GBP/USD: Sterling plunged below the 1.2000 handle to hit a 3-year low, amid mounting uncertainty as British lawmakers prepared to vote on the first stage of a plan to block Prime Minister Boris Johnson from pursuing a no-deal Brexit ahead of the Oct. 31 deadline. The major traded 0.3 percent down at 1.2026, having hit a low of 1.1958 earlier, it’s lowest since October 2016. Investors’ attention will remain on the development surrounding Brexit, ahead of the U.S. fundamental drivers. Immediate resistance is located at 1.2092 (38.2% retracement of 1.2309 and 1.1958), a break above could take it near 1.2134 (50% retracement). On the downside, support is seen at 1.1944 (August 12 Low), a break below targets 1.1900. Against the euro, the pound was trading 0.1 percent down at 90.90 pence, having hit a low of 91.48 earlier, it’s lowest since August 22.

USD/CHF: The Swiss franc declined to a fresh 1-month low as the greenback rose across the board. The major trades up at 0.9904, having touched a high of 0.9929 earlier, it’s highest since August 1. On the higher side, near-term resistance is around 0.9949 (July 31 High) and any break above will take the pair to next level till 0.9975 (August 1 High). The near-term support is around 0.9859 (August 30 Low), and any close below that level will drag it till 0.9814 (August 2 Low).

Equities Recap

European shares plunged for the first time in four sessions, as uncertainty over Britain’s exit from the European Union and trade tensions between the United States and China weighed on market sentiment.

The pan-European STOXX 600 index tumbled 0.3 percent at 379.25 points, while the FTSEurofirst 300 eased 0.3 percent to 1,493.70 points.

Britain's FTSE 100 trades 0.3 percent down at 7,257.40 points, while mid-cap FTSE 250 declined 0.4 to 19,401.74 points.

Germany's DAX fell 0.3 percent at 11,912.88 points; France's CAC 40 trades 0.5 percent lower at 5,468.67 points.

Commodities Recap

Crude oil prices fell by 1 percent to a 3-1/2 week low, weighed down by the protracted U.S.-China trade dispute that has dragged on the global economy as well as rising OPEC and Russian oil output.  International benchmark Brent crude was trading 1.4 percent lower at $57.67 per barrel by 1128 GMT, having hit a low of $57.67 earlier, its lowest since August 9. U.S. West Texas Intermediate was trading 1.2 percent down at $54.11 a barrel, after falling as low as $53.93 earlier, its lowest since August 27.

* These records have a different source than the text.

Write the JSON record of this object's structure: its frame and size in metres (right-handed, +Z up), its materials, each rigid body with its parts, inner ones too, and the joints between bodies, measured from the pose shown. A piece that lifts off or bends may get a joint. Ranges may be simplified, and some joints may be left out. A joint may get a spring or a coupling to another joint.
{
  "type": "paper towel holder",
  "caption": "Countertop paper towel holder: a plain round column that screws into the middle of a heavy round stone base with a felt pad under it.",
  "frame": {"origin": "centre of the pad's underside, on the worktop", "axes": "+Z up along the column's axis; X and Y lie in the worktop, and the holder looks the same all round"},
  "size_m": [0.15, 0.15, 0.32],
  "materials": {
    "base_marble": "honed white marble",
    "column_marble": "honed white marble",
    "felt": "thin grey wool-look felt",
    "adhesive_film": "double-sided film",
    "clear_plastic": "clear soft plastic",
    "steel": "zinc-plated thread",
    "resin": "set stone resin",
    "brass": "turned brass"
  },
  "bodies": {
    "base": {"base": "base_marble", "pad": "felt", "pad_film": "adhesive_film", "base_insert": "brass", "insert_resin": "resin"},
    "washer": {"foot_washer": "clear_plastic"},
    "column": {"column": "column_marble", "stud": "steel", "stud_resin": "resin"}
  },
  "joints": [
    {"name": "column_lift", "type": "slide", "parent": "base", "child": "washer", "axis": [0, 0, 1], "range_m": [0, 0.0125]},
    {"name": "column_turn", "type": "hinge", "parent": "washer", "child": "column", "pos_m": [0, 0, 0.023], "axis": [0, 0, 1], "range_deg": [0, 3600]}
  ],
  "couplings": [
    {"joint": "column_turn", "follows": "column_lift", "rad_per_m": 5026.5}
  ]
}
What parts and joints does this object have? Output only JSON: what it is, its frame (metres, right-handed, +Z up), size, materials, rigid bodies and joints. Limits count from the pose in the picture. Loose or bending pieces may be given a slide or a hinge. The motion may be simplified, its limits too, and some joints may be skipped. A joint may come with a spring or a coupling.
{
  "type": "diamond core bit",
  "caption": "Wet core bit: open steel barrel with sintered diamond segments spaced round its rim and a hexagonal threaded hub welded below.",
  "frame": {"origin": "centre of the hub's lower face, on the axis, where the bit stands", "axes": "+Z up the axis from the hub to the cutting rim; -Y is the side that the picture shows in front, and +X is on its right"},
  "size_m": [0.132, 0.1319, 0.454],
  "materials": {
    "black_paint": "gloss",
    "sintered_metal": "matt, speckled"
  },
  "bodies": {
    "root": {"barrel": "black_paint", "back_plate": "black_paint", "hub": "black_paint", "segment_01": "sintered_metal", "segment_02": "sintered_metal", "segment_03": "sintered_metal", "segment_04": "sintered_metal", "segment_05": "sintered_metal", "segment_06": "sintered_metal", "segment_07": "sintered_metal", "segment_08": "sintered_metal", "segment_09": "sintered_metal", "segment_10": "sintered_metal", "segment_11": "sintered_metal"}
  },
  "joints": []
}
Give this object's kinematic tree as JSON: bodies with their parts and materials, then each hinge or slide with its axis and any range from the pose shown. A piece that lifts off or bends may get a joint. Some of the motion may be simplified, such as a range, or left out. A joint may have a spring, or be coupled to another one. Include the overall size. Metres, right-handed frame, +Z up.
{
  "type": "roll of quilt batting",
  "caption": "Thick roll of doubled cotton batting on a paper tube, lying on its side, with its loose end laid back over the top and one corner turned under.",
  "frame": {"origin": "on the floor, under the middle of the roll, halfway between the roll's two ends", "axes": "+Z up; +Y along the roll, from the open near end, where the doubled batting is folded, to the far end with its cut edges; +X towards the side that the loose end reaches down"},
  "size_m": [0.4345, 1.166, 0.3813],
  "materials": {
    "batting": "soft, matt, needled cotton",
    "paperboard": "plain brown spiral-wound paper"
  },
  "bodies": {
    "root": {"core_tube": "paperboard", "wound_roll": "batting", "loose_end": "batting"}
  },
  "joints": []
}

Gold prices rose on the back of uncertainties surrounding U.S.-China trade relations and Britain’s departure from the European Union. Spot gold was trading 0.1 percent down at $1,530.68 per ounce by 1131 GMT, having touched a low of $1,516.76 on Friday, its lowest since August 23. U.S. gold futures were up 0.8 percent at $1,541.40.

Treasuries Recap

The yield on 10-year U.S. Treasuries fell 2 basis points to 1.482 percent, off a three-year low of 1.443 percent touched last week. The yield dropped more than 50 basis points last month, the biggest monthly drop since August 2011.

The Italian 10-year bond yield fell to a new record lows on optimism that 5-Star members would approve a coalition deal with the Democratic Party, while German Bund yields fell to record lows on renewed political uncertainty in Britain. Italy’s 10-year bond yield fell below 0.90 percent for the first time, while the gap over safer German Bund yields tightened to around 161 bps. Germany’s benchmark 10-year bond yield fell to a fresh record low at -0.74 percent.

The UK 10-year gilt yields fell to a record low of 0.34 percent , set for their biggest two-day fall since early July.

The Japanese government bond prices were steady to slightly firmer amid an escalating U.S.-China trade dispute. The 10-year JGB yield was unchanged at minus 0.270 percent. The 20-year yield declined 1 basis point to 0.045 percent, hovering back near a three-year trough of 0.040 percent set last week.